In the case of a DataLake, consider that such systems are built upon HDFS and S3 or other object stores, which are effectively immutable filesystems. By immutable, it means that files or objects, once written, cannot be modified. That means you have two choices:
Make the batch size extremely small in an attempt to make new records available for near-real time access. This, however, results in quite small files, which are extremely inefficient on HDFS and do not lend well to large-scale analytics.
Make the batch size larger to aid in future analytics and get more efficiency in terms of compression and metadata. The issue here is that if the batch size is too large, data is not made available for real-time analysis, which sort of defeats the purpose.
Note that the above is also true for data lake architectures built upon Iceberg, Hudi, and Delta. They’re designed to optimize for analytics, but they cannot handle high rates of ingestion required by low latency streaming applications. This is largely due to the fact that they rely on an immutable underlying object store (S3, ADLS, HDFS, etc), and all inserts must go through a series of compactions and manifest file updates in order to be consistent, resulting in high latency for inserts and a limit to how many events per second can be added to the lake.
The fundamental challenge here is that in order to keep up with real time ingestion rates, you need something that can receive and store new records quickly, at scale, something that DataLake architectures are not designed for.
Solving the Problem
So, in an ideal world, you could have a single platform that could not only handle the ingestion and real-time analysis of streaming data, but also allow for analytical query across the entire dataset, new and old, without having to copy, transform, move, or manage data differently.
As we mentioned in our previous blog post, VAST has extended the platform to include a scalable, performant, fault-tolerant database. This means the platform allows data architects to use the same system for unstructured data, in the form of files and objects, as well as structured data, in the form of rows and columns. Previously we also discussed the VAST Catalog, which is one use case for the VAST DataBase, but that’s only the beginning. When we designed the VAST DataBase, we considered all the challenges listed above and wanted to find a way to break tradeoffs and find a way to build beyond what had been done before.
I won’t get into all the particulars of the VAST DataBase here, for that..head on over to our recently updated VAST Whitepaper, which goes into the gory details. That said, here are a few tidbits so you can understand what we did that is so unique.
The VAST DataBase
First of all, like all data that lands on the VAST platform, new inserts, updates, and deletes first go into a low latency layer of flash known as Storage Class Memory (SCM).

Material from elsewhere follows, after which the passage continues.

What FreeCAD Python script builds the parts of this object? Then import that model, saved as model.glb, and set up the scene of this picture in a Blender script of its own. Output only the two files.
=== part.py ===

The moment it hits SCM, it is acknowledged to the user or application and is ready to be included in queries. What’s more, all CRUD operations to VAST DataBase tables are ACID compliant, and can be wrapped in user initiated transactions. These transactions can span across multiple tables, enabling sophisticated conditional updates to tables. This can greatly simplify application design, as the DataBase can be relied upon as a true system of record.
This process of handling ingestion into SCM has been used for file and object applications on VAST for years, enabling applications to perform millions of operations per second for both random and sequential workload profiles.
Ok, so: the VAST DataBase is fast for inserts, is ACID compliant, and is highly scalable.
But how do we handle queries against all the historical data? Well, as data is written into the SCM buffers, those buffers fill. When they reach a point of fullness, the platform automatically performs a migration process to lay it out in efficient stripes in lower cost, scalable flash. For structured or columnar data, this process also optimizes how the data is laid out to be extremely efficient for queries. In essence, statistics and other metadata are compiled about what is stored in the actual records, and this metadata is written to SCM while the actual columnar data is migrated down to flash.
As the data is migrated, pointers within SCM are updated to reflect the current location, to ensure that any queries are served based on the most up-to-date information, regardless of where it happens to live underneath the covers.
The metadata in SCM allows the system to quickly find data requested by the query, and significantly reduces the amount of I/O and processing required to retrieve the result set. Queries against large-scale tables (billions or trillions of records) are parallelized within the platform automatically, allowing analysis to scale along with the dataset, regardless of size.
And don’t forget, this is all based upon the Disaggregated Shared Everything (DASE) architecture VAST invented. This means that performance and capacity can scale independently and enable just-in-time adjustments should performance or capacity needs change over time. Every piece of data can be read in parallel from many machines simultaneously, which lends itself well to highly clustered applications such as Spark and Trino.
Ingest is fast
Queries are fast
Tables can scale (trillions of records, thousands of columns)
Recall also that this is all housed within the VAST Data Platform, alongside the VAST DataStore, where files and objects live. To take advantage of that, we’ve included a Parquet file importer into the DataBase. This means that existing ETL pipelines that output to Parquet format can simply point their output at a bucket or export on a VAST cluster, and that data can be instantly imported into the VAST DataBase’s optimized table format, enabling all the benefits outlined above.
The DataBase for ML/DL
What we’ve done here is created a system of record that can not only be used to handle high rates of streaming events as they come in, but also give users the ability to analyze all data together. This greatly simplifies not only the design but also the deployment and maintenance of a combined streaming and analytical platform.
More importantly though, it enables the next generation of machine learning and deep learning applications to be able to not only perform deep analysis, but also have a constantly fresh set of data to work with. Models can be re-trained and tested more quickly against incoming data.
Have we truly merged the worlds of event-driven and data-driven architectures? We think so…but tell us what you think.
As I’ve said before…we’re just getting started, and can’t wait to see what our customers build!